千年的帕特农神庙几经沧桑,公元300多年前,曾经做过基督教堂,土耳其统治时期,做过清真寺,到后来威尼斯和土耳其的交火,彻底终结了它的功能性,炸药炸飞了屋顶,崩塌了立柱,而英国人趁机掠走了神庙内大量的文物,甚至不惜用锯子以伤害性的方式将雕像掠走。如今,希腊政府三番五次地和英国交涉,希望文物回国,但被英国方面以“不能妥善保管人类共同的艺术”为由不予归还。

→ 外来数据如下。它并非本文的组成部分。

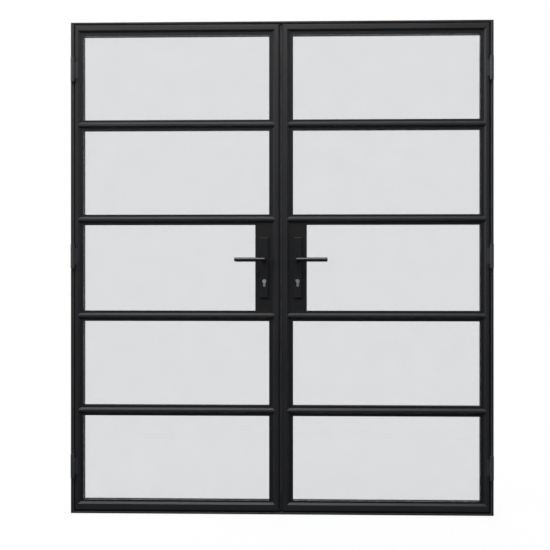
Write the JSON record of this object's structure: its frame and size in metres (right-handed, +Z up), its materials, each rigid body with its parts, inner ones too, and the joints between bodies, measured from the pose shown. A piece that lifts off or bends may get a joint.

每次游览这种古迹都会有一种深深的沉重感。一想到我驻足之处,曾经震天的工号声,曾经被巨石压弯的脊梁,曾经的战火与硝烟,就完全轻松不起来。
远处卫城山鹤立鸡群,近处街道和休闲广场人头攒动,富有生活气息
我眼前的这片土地曾经是欧洲文明的摇篮。所以即便今天希腊的经济再糟糕,其他欧盟国家也不愿意其脱欧。这里不仅仅有现实利益关系的考量,也有着欧洲各国复杂的关系和情怀。巴比伦、埃及、印度和中国是众所周知的四大古文明,为什么对欧洲乃至世界都有着深远影响的古希腊文明不在其中呢?经考证,希腊文明是巴比伦文明和埃及文明在地中海的遇合,不属于“原创”。虽然后期影响深远,但终究不符合文明对于原创性——独立文字、城市群居及锻造的运用这几项要求,所以只能和波斯文明作为“事业编”。
值得玩味的是,当释迦牟尼在恒河边打坐思考人与神的关系时,中国先贤孔子在黄河流域思考人与人的关系,而古希腊的阿基米德在爱琴海边思考人与物的关系……这种分镜头般的切换,正是人类群星闪耀的轴心时代的开启。
东拉西扯,越想越多。天色渐晚,于是再回头深深地看了一眼林立于不远处的巨大石柱。转过身,去旁边的邮局给女儿寄张从希腊去中国的明信片,让公元2066年的女儿分享此刻我的心情。